Not that the last 10 years of my life have been disappointing, but I think the next 10 will be more fulfilling with the practice of setting and attaining goals on a regular basis. I guess what it comes down to is I don't want to settle for mediocrity any longer. So, hopefully today as my kids are splashing around in our pool I will be able to get my goals in writing. I am so thankful that all of my soul searching this summer has led me to this exercise. Thank you Lord for speaking to me through this message!

6 comments:

Nicole said...

i was totally spoken to as well! you are my accountability buddy on this one. let's get our goals out there and start rockin'! thank you for being a wonderful christian friend. i love you.

Our Ministry said...

Very good post. I do disagree about the comment of you your husband looking better. Are you on crack? You are way better looking than I am.
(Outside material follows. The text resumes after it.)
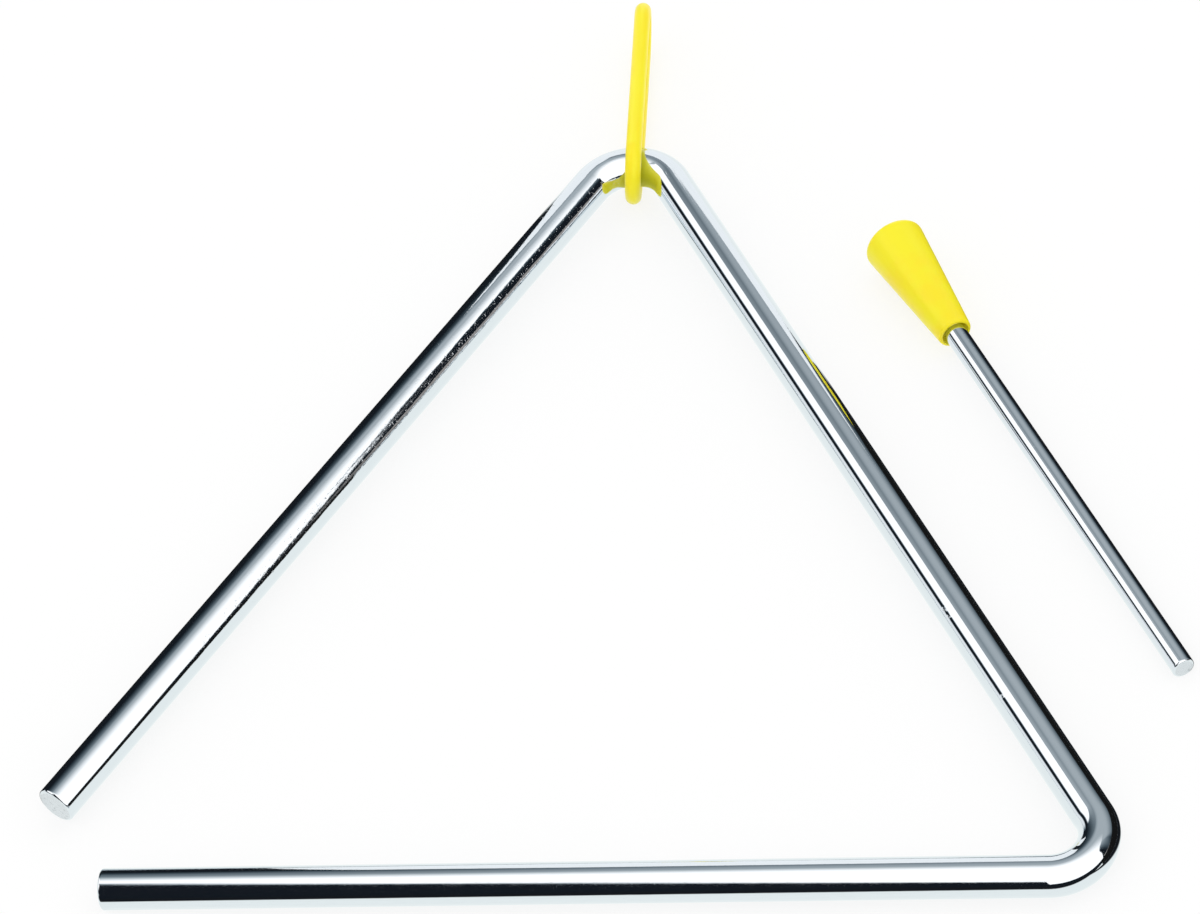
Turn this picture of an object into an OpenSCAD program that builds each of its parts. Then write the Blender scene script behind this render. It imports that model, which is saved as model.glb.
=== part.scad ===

I also think that you are doing a awesome job on the goals of raising our kids. That is a huge task.

You are the bomb.

Dionna said...

My life is so different than I thought it would be as well. But I'm learning that my expectations sometimes never really match up to God's daily standards for me.
I think it's good to constantly soul search and work at bettering and improving your life. Just never let anyone make you feel inferior for not being able to do or accomplish something. You are so special and unique - God called you to your own special ministry with Doug and those 3 kids. Not everyone could do that. It takes someone special. :)

SPARKY said...

motherhood is the thing that will steal our dreams away the fastest...that is of course, if you believe what society is telling you. our goal is supposed to be centered around following after christ right? well, i think that direction can change depending on our circumstances. so, now as a mommy, my goals have sort of changed to being the best mom i can and leading my children to god. i still have things in my heart that i know god has put there, i just realize that those things will come later. for now, my focus is on my baby.
i do think you can have other ministries and dreams while you have children, but they shouldn't take precedence over your kids.
i'm right there with you girl. i love you and think you are wonderful and am so glad you shared your heart and appreciate your transparency. i know that is not always easy.

Chris and Janice said...

Hey Heather, the kids are beautiful, and it looks like you're doing an amazing job with them! I admired you going from 0-3 when you took them in, & you can tell you were cut out for motherhood.. Hope you all are doing well :)

Louisiana Belle said...

I've been so challenged this summer, too. Now it's time to put it into practice...I can do all things through Christ- even get my family into a healthy routine. Here goes! Thanks for the honesty in what you share. Love ya!